🤖 AI Summary
This work addresses a critical limitation in current world model research—the scarcity of large-scale, temporally aligned multimodal interaction data—by introducing the first large-scale first-person dataset derived from professional Counter-Strike match replays. By parsing game replays and rendering player viewpoints, the dataset automatically extracts and precisely aligns multimodal trajectories, including video, actions, agent states, camera views, and in-game events. Spanning 13 maps, 40,000 rounds, and over 400,000 video clips (approximately 10,000 hours in total), it achieves a strong balance among scene diversity, action realism, and data scale. The dataset enables interactive visual modeling tasks such as action-conditioned video prediction and state-aware scene forecasting, offering a rich benchmark for advancing embodied AI and world modeling in complex, dynamic environments.
📝 Abstract
The shift from video generation to interactive world modeling places new demands on data: beyond captioned videos, world models require temporally aligned video-action-language trajectories grounded in the actions, camera motion, states, and events that drive future scene changes. However, such data is difficult to obtain at scale. Web video datasets offer broad visual coverage but lack executable actions and reliable states; robotic datasets provide action and state supervision but are costly and limited in scene diversity; and existing simulators often lack large-scale human-driven interaction trajectories. In this paper, we introduce EgoCS-400K, a large-scale replay-grounded egocentric Counter-Strike dataset for world models, built from public professional CS and CS2 match demos that preserve human gameplay trajectories and enable parsing, replaying, rendering, and temporal alignment. We extract player states, view directions, movements, keyboard/button inputs, view-angle changes, weapon usage, game events, and round-level context, and render clean first-person videos from the same trajectories.
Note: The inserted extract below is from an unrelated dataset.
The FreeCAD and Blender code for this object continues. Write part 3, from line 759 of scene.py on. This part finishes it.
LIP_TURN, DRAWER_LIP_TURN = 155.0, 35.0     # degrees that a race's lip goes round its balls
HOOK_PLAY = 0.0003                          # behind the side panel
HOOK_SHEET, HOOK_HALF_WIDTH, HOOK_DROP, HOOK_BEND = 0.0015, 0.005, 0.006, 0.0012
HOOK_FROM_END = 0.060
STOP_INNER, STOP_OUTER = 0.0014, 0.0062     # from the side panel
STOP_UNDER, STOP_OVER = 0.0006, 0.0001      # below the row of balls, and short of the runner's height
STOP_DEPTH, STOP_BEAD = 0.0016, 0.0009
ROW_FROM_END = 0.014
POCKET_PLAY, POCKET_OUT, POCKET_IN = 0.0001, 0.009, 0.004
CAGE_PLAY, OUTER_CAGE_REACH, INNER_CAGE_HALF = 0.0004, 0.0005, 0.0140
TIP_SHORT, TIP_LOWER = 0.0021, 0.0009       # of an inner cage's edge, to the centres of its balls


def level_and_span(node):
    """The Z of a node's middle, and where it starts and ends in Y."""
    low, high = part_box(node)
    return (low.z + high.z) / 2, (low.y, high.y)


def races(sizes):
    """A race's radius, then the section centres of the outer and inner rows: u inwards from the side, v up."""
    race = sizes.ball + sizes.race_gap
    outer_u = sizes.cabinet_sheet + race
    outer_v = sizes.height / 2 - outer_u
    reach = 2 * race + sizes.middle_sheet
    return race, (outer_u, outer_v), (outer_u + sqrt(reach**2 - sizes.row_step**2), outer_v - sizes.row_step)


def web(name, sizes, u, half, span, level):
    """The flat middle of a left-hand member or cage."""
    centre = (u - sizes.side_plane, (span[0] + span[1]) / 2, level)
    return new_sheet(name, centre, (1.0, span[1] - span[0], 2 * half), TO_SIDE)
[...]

EgoCS-400K contains over 400,000 first-person videos and 10,000 hours of gameplay from more than 1,000 matches and 40,000 rounds, covering 13 maps and 10 player viewpoints per round. It supports a range of interactive visual modeling tasks, including action-conditioned future prediction, state- and event-aware scene rollout, replay-grounded captioning, and agent egocentric action understanding. By connecting visual observations with human actions, camera motion, game states, and events at scale, EgoCS-400K serves as a practical bridge between passive web videos, controllable game simulation, and costly real-world embodied data.